GOAL
In the listing that follows, the range to quote begins at the line that has "const woolCloth = new" and ends after the line that has "zip(*points))), Vector(map(max, zip(*points)))"; quote it verbatim and add nothing.

GIVEN INFORMATION
# # #

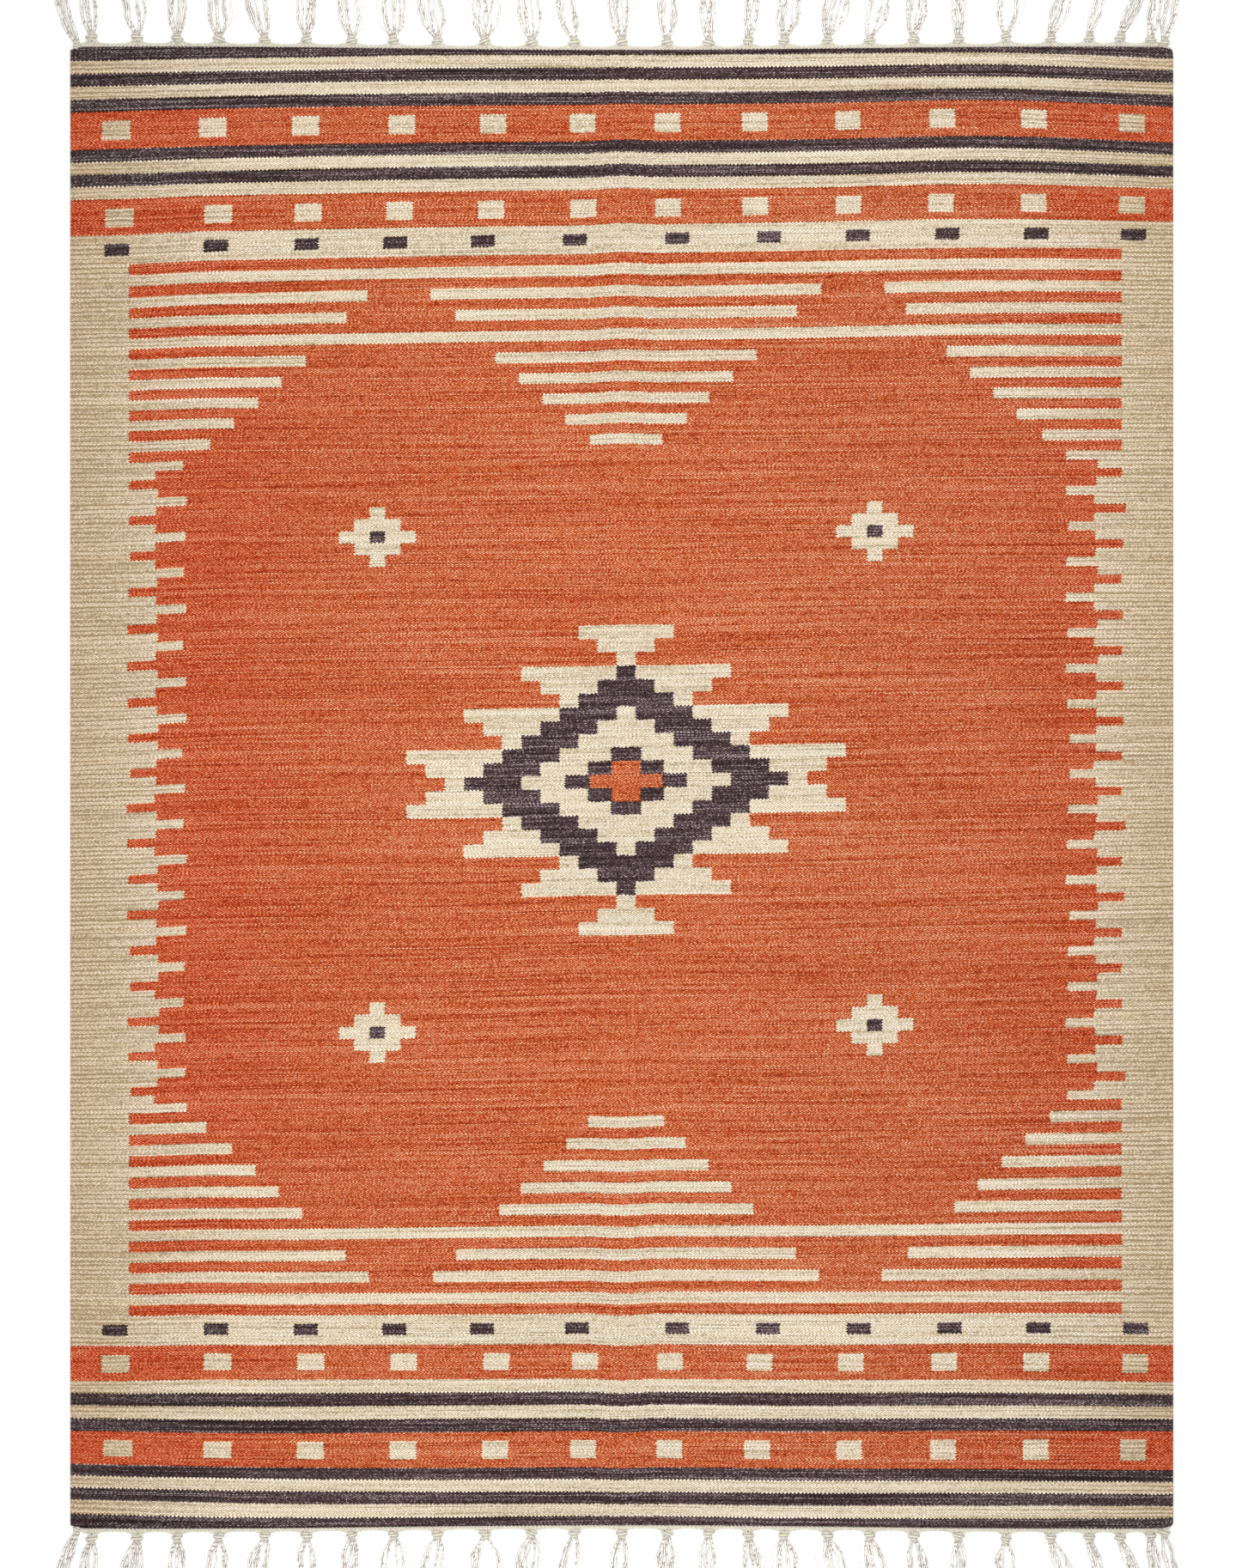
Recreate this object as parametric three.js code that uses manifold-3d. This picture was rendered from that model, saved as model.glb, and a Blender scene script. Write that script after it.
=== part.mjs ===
import * as THREE from 'three';
import { mergeVertices } from 'three/addons/utils/BufferGeometryUtils.js';
import Module from 'manifold-3d';

// A kilim rug lying on a floor: a flatwoven cloth with knotted warp fringe at both ends.
// Millimetres. +X runs across the rug, +Y along it to the head end, +Z up.
// The origin is on the floor under the middle of the rug.

const wasm = await Module();
wasm.setup();

// Cloth
const clothWidth = 1700;
const clothLength = 2280;
const clothThickness = 4;
const halfWidth = clothWidth / 2;
const halfLength = clothLength / 2;

// End edges: a little short in the middle, a little long at the bow's reach, eased off at the corners
const endBow = 2.6;
const endBowReach = 700;
const cornerEase = 5;
const cornerReach = 24;

// Soft crease along the middle, left by folding; it dies away towards both ends
const creaseHeight = 12;
const creaseHalfWidth = 60;
const creaseFadePower = 6;

// Steps of the cloth's mesh
const creaseSteps = 5;
const fieldSteps = 6;
const lengthSteps = 12;

// Strip of bundled warp ends, lying just off the cloth's end edge
const seamGap = 0.3;
const stripDepth = 6.6;
const stripThickness = 3;
const neckDepth = 11;
const neckHalfWidth = 5;
const shoulderHalfWidth = 13;

// Knots
const knotDistance = 13;
const knotWidth = 15;
const knotLength = 9;
const knotHeight = 7.5;
const knotSink = 1.1;
const knotSides = 6;
const knotRings = 4;

// Strands: three-sided, with one side down on the floor
const strandsPerTassel = 4;
const strandWidth = 2.8;
const strandLength = 87;
const strandLengthSpread = 5;
const strandSteps = 4;
const rootHalfWidth = 4.8;
const openingLength = 26;
const spreadReach = 62;
const driftLength = 120;
const waveShare = 0.06;
const waveLength = 70;

// Tassels from left to right, the same at both ends.
// x: the knot's place; lean: sideways drift at spreadReach; spread: half width at spreadReach.
const tassels = [
  { x: -840, lean: -23, spread: 10 },
  { x: -817, lean: -6, spread: 15 },
  { x: -747, lean: -8, spread: 17 },
  { x: -685, lean: 0, spread: 14 },
  { x: -621, lean: -5, spread: 16 },
  { x: -550, lean: -13, spread: 16 },
  { x: -486, lean: -1, spread: 13 },
  { x: -416, lean: -7, spread: 16 },
  { x: -352, lean: -1, spread: 18 },
  { x: -284, lean: -12, spread: 18 },
  { x: -211, lean: 1, spread: 21 },
  { x: -139, lean: -8, spread: 18 },
  { x: -73, lean: -11, spread: 16 },
  { x: 0, lean: -5, spread: 15 },
  { x: 70, lean: -1, spread: 14 },
  { x: 134, lean: -2, spread: 14 },
  { x: 195, lean: 8, spread: 12 },
  { x: 250, lean: 7, spread: 17 },
  { x: 317, lean: 17, spread: 19 },
  { x: 382, lean: 15, spread: 17 },
  { x: 450, lean: 7, spread: 14 },
  { x: 519, lean: -1, spread: 10 },
  { x: 592, lean: 5, spread: 17 },
  { x: 661, lean: 23, spread: 13 },
  { x: 720, lean: 19, spread: 9 },
  { x: 768, lean: 28, spread: 10 },
  { x: 815, lean: 9, spread: 9 },
  { x: 838, lean: 14, spread: 10 },
];

// Numbers from start to end in equal steps, both ends included
function stepsBetween(start, end, count) {
  return Array.from({ length: count + 1 }, (_, i) => start + ((end - start) * i) / count);
}

// Distance of the end edge from the middle of the rug, at x
function endEdge(x) {
  const bow = -endBow * Math.cos((Math.PI * x) / endBowReach);
  const intoCorner = Math.max(0, Math.abs(x) - (halfWidth - cornerReach)) / cornerReach;
  return halfLength + bow - cornerEase * intoCorner ** 2;
}

// Height of the crease above the floor, at x and y
function creaseLift(x, y) {
  const across = Math.min(1, Math.abs(x) / creaseHalfWidth);
  const along = Math.min(1, Math.abs(y) / halfLength);
  return 0.5 * (1 + Math.cos(Math.PI * across)) * creaseHeight * (1 - along ** creaseFadePower);
}

// Places across the rug where the cloth's mesh has a column of points
const halfColumns = [
  ...stepsBetween(0, creaseHalfWidth, creaseSteps),
  ...stepsBetween(creaseHalfWidth, halfWidth - cornerReach, fieldSteps).slice(1),
  halfWidth - cornerReach / 2,
  halfWidth,
];
const columns = [...halfColumns.slice(1).reverse().map((x) => -x), ...halfColumns];

// The end edge as the cloth's mesh has it, straight from column to column
function meshEdge(x) {
  const next = Math.max(1, columns.findIndex((column) => column >= x));
  const share = (x - columns[next - 1]) / (columns[next] - columns[next - 1]);
  return THREE.MathUtils.lerp(endEdge(columns[next - 1]), endEdge(columns[next]), share);
}

// One woven sheet of even thickness, laid over its crease
function makeClothGeometry() {
  const columnSteps = columns.length - 1;
  const geometry = new THREE.BoxGeometry(1, 2, clothThickness, columnSteps, lengthSteps, 1);
  const position = geometry.attributes.position;
  for (let i = 0; i < position.count; i += 1) {
    const column = Math.round((position.getX(i) + 0.5) * columnSteps);
    const x = columns[column];
    const y = position.getY(i) * endEdge(x);
    const z = position.getZ(i) + clothThickness / 2 + creaseLift(x, y);
    position.setXYZ(i, x, y, z);
  }
  geometry.computeVertexNormals();
  return geometry;
}

// Narrow strip along an end edge, with a neck under each knot; end is 1 at the head, -1 at the foot
function makeStripGeometry(end) {
  const left = tassels[0].x - neckHalfWidth;
  const right = tassels[tassels.length - 1].x + neckHalfWidth;
  const outline = [];
  const place = (x, distance) => outline.push(new THREE.Vector2(x, end * (meshEdge(x) + distance)));

  const innerColumns = columns.filter((x) => x > left && x < right);
  [left, ...innerColumns, right].reverse().forEach((x) => place(x, seamGap));
  tassels.forEach((tassel, i) => {
    const gapBefore = i === 0 ? 0 : tassel.x - tassels[i - 1].x;
    const gapAfter = i === tassels.length - 1 ? 0 : tassels[i + 1].x - tassel.x;
    if (gapBefore > 2 * shoulderHalfWidth) place(tassel.x - shoulderHalfWidth, stripDepth);
    place(tassel.x - neckHalfWidth, neckDepth);
    place(tassel.x + neckHalfWidth, neckDepth);
    if (gapAfter > 2 * shoulderHalfWidth) place(tassel.x + shoulderHalfWidth, stripDepth);
  });
  return new THREE.ExtrudeGeometry(new THREE.Shape(outline), {
    depth: stripThickness,
    bevelEnabled: false,
  });
}

// Bun-shaped knot that lies on the floor with a flat belly
function makeKnotGeometry(tassel, end) {
  const geometry = new THREE.SphereGeometry(1, knotSides, knotRings);
  geometry.rotateX(Math.PI / 2);
  geometry.scale(knotWidth / 2, knotLength / 2, knotHeight / 2);
  const position = geometry.attributes.position;
  for (let i = 0; i < position.count; i += 1) {
    position.setZ(i, Math.max(0, position.getZ(i) + knotHeight / 2 - knotSink));
  }
  geometry.translate(tassel.x, end * (meshEdge(tassel.x) + knotDistance), 0);
  return geometry;
}

// Share of a tassel's sideways drift that is reached at s; it slows down towards the tip
function driftShare(s) {
  return 1 - (1 - s / driftLength) ** 2;
}

// Middle line of one strand at s along it; side runs from -1 to 1 across the tassel
function strandPoint(tassel, side, end, s) {
  const reach = driftShare(s) / driftShare(spreadReach);
  const opening = Math.sin((Math.PI / 2) * Math.min(1, s / openingLength));
  const wave = waveShare * tassel.spread * Math.sin((2 * Math.PI * s) / waveLength + tassel.x + side);
  const halfSpread = THREE.MathUtils.lerp(rootHalfWidth, tassel.spread, opening);
  const x = tassel.x + tassel.lean * reach + halfSpread * side + wave * opening;
  const y = end * (meshEdge(tassel.x) + knotDistance + s);
  return new THREE.Vector2(x, y);
}

// One strand, level on the floor from its knot to its tip
function makeStrandGeometry(tassel, index, end) {
  const side = (2 * index) / (strandsPerTassel - 1) - 1;
  const length = strandLength + strandLengthSpread * Math.sin(tassel.x + 2 * index);
  const radius = strandWidth / Math.sqrt(3);
  const geometry = new THREE.CylinderGeometry(radius, radius, 1, 3, strandSteps);
  const position = geometry.attributes.position;
  for (let i = 0; i < position.count; i += 1) {
    const s = (position.getY(i) + 0.5) * length;
    const middle = strandPoint(tassel, side, end, s);
    const ahead = strandPoint(tassel, side, end, s + 1).sub(middle).normalize();
    const across = position.getX(i);
    const z = position.getZ(i) + radius / 2;
    position.setXYZ(i, middle.x + across * ahead.y, middle.y - across * ahead.x, z);
  }
  return geometry;
}

function toSolid(geometry) {
  const bare = geometry.clone();
  bare.deleteAttribute('normal');
  bare.deleteAttribute('uv');
  const merged = mergeVertices(bare);
  return new wasm.Manifold(new wasm.Mesh({
    numProp: 3,
    vertProperties: merged.attributes.position.array,
    triVerts: Uint32Array.from(merged.index.array),
  }));
}

function toGeometry(solid) {
  const mesh = solid.getMesh();
  const geometry = new THREE.BufferGeometry();
  geometry.setAttribute('position', new THREE.BufferAttribute(mesh.vertProperties, 3));
  geometry.setIndex(new THREE.BufferAttribute(mesh.triVerts, 1));
  geometry.computeVertexNormals();
  return geometry;
}

// Fringe of one end: every knot with its strands, joined to the strip that holds them
function makeFringeGeometry(end) {
  let fringe = toSolid(makeStripGeometry(end));
  tassels.forEach((tassel) => {
    let bunch = toSolid(makeKnotGeometry(tassel, end));
    for (let index = 0; index < strandsPerTassel; index += 1) {
      bunch = bunch.add(toSolid(makeStrandGeometry(tassel, index, end)));
    }
    fringe = fringe.add(bunch);
  });
  return toGeometry(fringe);
}

function makeMesh(name, geometry, material) {
  const mesh = new THREE.Mesh(geometry, material);
  mesh.name = name;
  return mesh;
}

const woolCloth = new THREE.MeshStandardMaterial({ color: '#b96a48', roughness: 0.95, metalness: 0 });
const warpCotton = new THREE.MeshStandardMaterial({ color: '#e3ddd0', roughness: 0.9, metalness: 0 });

const rug = new THREE.Group();
rug.add(
  makeMesh('cloth', makeClothGeometry(), woolCloth),
  makeMesh('head_fringe', makeFringeGeometry(1), warpCotton),
  makeMesh('foot_fringe', makeFringeGeometry(-1), warpCotton.clone()),
);

export default rug;
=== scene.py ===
import bisect
import math
import random

import bpy
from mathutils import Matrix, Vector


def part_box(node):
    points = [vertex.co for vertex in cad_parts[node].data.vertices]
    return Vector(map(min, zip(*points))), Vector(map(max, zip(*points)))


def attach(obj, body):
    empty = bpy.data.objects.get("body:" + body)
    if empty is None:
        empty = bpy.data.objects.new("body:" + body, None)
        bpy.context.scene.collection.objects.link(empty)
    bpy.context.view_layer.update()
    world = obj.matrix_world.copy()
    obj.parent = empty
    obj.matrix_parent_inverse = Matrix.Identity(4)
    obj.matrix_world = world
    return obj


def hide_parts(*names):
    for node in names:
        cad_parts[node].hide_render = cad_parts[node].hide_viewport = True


# A kilim rug seen from straight above: a woven cloth with a knotted warp fringe at both ends.
# Sizes in the dictionaries are millimetres, or warps where a note or a name says so. +Y is towards the head
# end, at the top of the picture.

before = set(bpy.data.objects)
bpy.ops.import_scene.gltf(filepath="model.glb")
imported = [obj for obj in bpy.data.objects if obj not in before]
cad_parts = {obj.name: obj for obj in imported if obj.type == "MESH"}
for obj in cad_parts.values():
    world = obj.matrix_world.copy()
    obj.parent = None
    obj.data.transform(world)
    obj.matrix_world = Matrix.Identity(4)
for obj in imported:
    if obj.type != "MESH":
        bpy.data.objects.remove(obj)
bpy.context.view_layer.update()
scene = bpy.context.scene
mm = 0.001
print("frame loaded:", sorted(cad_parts))


def linearColour(hexText):
    # sRGB hex to the linear numbers that shaders take
    levels = [int(hexText[i:i + 2], 16) / 255 for i in (1, 3, 5)]
    return [x / 12.92 if x <= 0.04045 else ((x + 0.055) / 1.055) ** 2.4 for x in levels] + [1.0]


def addNode(material, kind, inputs, stops=(), **settings):
    # Adds a node. Inputs go in order or by name, each a plain value, another node or a socket; stops are
    # the places and colours along a ramp.
    tree = material.node_tree
    node = tree.nodes.new(kind)
    for name, value in settings.items():
        setattr(node, name, value)
    for name, value in inputs.items() if isinstance(inputs, dict) else enumerate(inputs):
        if isinstance(value, bpy.types.Node):
            value = value.outputs[0]
        if isinstance(value, bpy.types.NodeSocket):
            tree.links.new(value, node.inputs[name])
        else:
            node.inputs[name].default_value = value
    for i, (position, colour) in enumerate(stops):
        elements = node.color_ramp.elements
        element = elements[i] if i < len(elements) else elements.new(position)
        element.position = position
        element.color = linearColour(colour)
    return node


def emptyMaterial(name):
    material = bpy.data.materials.new(name)
    material.use_nodes = True
    material.node_tree.nodes.clear()
    return material


def makePiece(name, points, faces, slots, attributeName, values, normals=None):
    # A mesh object in the frame, with a material slot for each face and three numbers for each point
    mesh = bpy.data.meshes.new(name)
    mesh.from_pydata([[c * mm for c in p] for p in points], [], faces)
    mesh.polygons.foreach_set("material_index", slots)
    mesh.shade_smooth()
    if normals:
        mesh.normals_split_custom_set_from_vertices(normals)
    attribute = mesh.attributes.new(attributeName, "FLOAT_VECTOR", "POINT")
    attribute.data.foreach_set("vector", [c for value in values for c in value])
    mesh.update()
    piece = bpy.data.objects.new(name, mesh)
    scene.collection.objects.link(piece)
    mesh.calc_loop_triangles()
    print(name + ":", len(mesh.loop_triangles), "triangles")
    return piece


def smoothStep(share):
    share = min(1.0, max(0.0, share))
    return share * share * (3 - 2 * share)


def mix(a, b, share):
    return a + (b - a) * share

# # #

TASK ANSWER
const woolCloth = new THREE.MeshStandardMaterial({ color: '#b96a48', roughness: 0.95, metalness: 0 });
const warpCotton = new THREE.MeshStandardMaterial({ color: '#e3ddd0', roughness: 0.9, metalness: 0 });

const rug = new THREE.Group();
rug.add(
  makeMesh('cloth', makeClothGeometry(), woolCloth),
  makeMesh('head_fringe', makeFringeGeometry(1), warpCotton),
  makeMesh('foot_fringe', makeFringeGeometry(-1), warpCotton.clone()),
);

export default rug;
=== scene.py ===
import bisect
import math
import random

import bpy
from mathutils import Matrix, Vector


def part_box(node):
    points = [vertex.co for vertex in cad_parts[node].data.vertices]
    return Vector(map(min, zip(*points))), Vector(map(max, zip(*points)))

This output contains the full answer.